Début avril, Tshisekedi s’envole vers Washington pour son premier déplacement hors du continent, et Mike Hammer l’accompagne. Ce voyage aboutit à la signature d’un « partenariat privilégié pour la paix et la prospérité » (PP4PP), cadre officiel dans lequel s’opérera désormais le rapprochement. Depuis Washington, Félix Tshisekedi affirme vouloir « déboulonner le système dictatorial qui était en place ». Cette première sortie fait grand bruit et lui vaut une levée de boucliers du côté du FCC. Mais elle est surtout le reflet de l’orientation politique soutenue par les États-Unis, que l’entourage de Joseph Kabila soupçonne de pousser à la confrontation.
Hammer est un militant, qui est sorti de son rôle d’ambassadeur », peste un collaborateur de l’ancien président.
« Mike Hammer ne prend jamais le temps de rencontrer les cadres de notre coalition, peste un collaborateur de l’ancien président. Il a vu Kabila à une reprise ou deux, mais les relations ne sont pas des plus chaleureuses. Hammer est un militant, qui est sorti de son rôle d’ambassadeur. » « Penser que soutenir Tshisekedi c’est affaiblir Kabila est une erreur », ajoute un ponte de l’ancien régime. Dans le milieu diplomatique, cette stratégie fait aussi grincer des dents certains diplomates qui lui reprochent de pousser au « clash politique ».
Soutien franc
Mais Mike Hammer assume. « Je n’ai pas besoin de voir Kabila, rétorque-t-il. Je rencontre ses ministres à n’importe quel moment. Je ne vais pas lui parler plus souvent qu’à l’opposition. » Et de poursuivre : « C’est clair qu’il y a un vieil establishment qui ne veut pas de changement à la tête de l’État et qui veut continuer à rester au pouvoir pour un profit personnel. Je ne me soucie pas de ces gens-là. Je me soucie de ce que le président Tshisekedi nous demande en soutien de sa vision et je ne vais pas changer. »
Mike Hammer a tendance à oublier qu’il représente un pays et qu’il n’est pas un assistant du chef de l’État ».

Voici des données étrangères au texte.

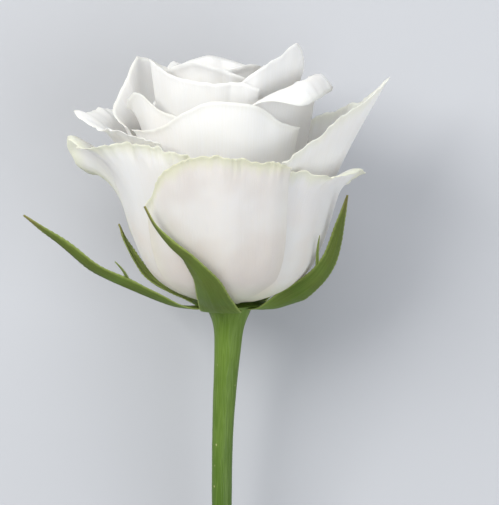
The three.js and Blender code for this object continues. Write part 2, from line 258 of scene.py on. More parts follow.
class Wire:
    """A number that flows through a node tree and can be written into a formula."""

    def __init__(self, tree: bpy.types.NodeTree, socket: bpy.types.NodeSocket) -> None:
        """Remembers the tree and the socket that the number comes from."""
        self.tree = tree
        self.socket = socket

    def through(self, operation: str, *others: "Wire | float", clamp: bool = False) -> "Wire":
        """Puts this number, and others, through a Math node.

        Args:
            operation: The Math node's operation.
            others: Its further inputs.
            clamp: Whether the result is kept from 0 to 1.

        Returns:
            The result.
        """
        node = self.tree.nodes.new("ShaderNodeMath")
        node.operation = operation
        node.use_clamp = clamp
        for place, value in enumerate((self, *others)):
            plug(self.tree, node.inputs[place], value)
        return Wire(self.tree, node.outputs[0])

    def __add__(self, other: "Wire | float") -> "Wire":
        """The sum."""
        return self.through("ADD", other)

    def __sub__(self, other: "Wire | float") -> "Wire":
        """The difference."""
        return self.through("SUBTRACT", other)

    def __mul__(self, other: "Wire | float") -> "Wire":
        """The product."""
        return self.through("MULTIPLY", other)

    def __truediv__(self, other: "Wire | float") -> "Wire":
        """The quotient."""
        return self.through("DIVIDE", other)

    def __pow__(self, other: "Wire | float") -> "Wire":
        """The power."""
        return self.through("POWER", other)

    def __neg__(self) -> "Wire":
        """The opposite."""
        return self.through("MULTIPLY", -1.0)

    __radd__ = __add__
    __rmul__ = __mul__

    def __rsub__(self, other: float) -> "Wire":
        """A plain number less this one."""
        return (-self) + other

    def eased(self, start: "Wire | float", end: "Wire | float") -> "Wire":
        """A smooth rise from 0 at start to 1 at end."""
        node = self.tree.nodes.new("ShaderNodeMapRange")
        node.interpolation_type = "SMOOTHSTEP"
        plug(self.tree, node.inputs["Value"], self)
        plug(self.tree, node.inputs["From Min"], start)
        plug(self.tree, node.inputs["From Max"], end)
        return Wire(self.tree, node.outputs["Result"])

    def toward(self, other: "Wire | float", share: "Wire | float") -> "Wire":
        """The number that lies a share of the way from this one to another."""
        return self + (as_wire(self.tree, other) - self) * share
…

Ce soutien franc lui vaut les critiques d’une partie de la classe politique congolaise. En septembre, dans son discours d’ouverture de la session parlementaire, Jeanine Mabunda, la présidente de l’Assemblée nationale, a dénoncé « les ingérences étrangères récurrentes dans les affaires intérieures de l’État ». « Mike Hammer a tendance à oublier qu’il représente un pays et qu’il n’est pas un assistant du chef de l’État », s’agace un cadre de la coalition Lamuka (opposition).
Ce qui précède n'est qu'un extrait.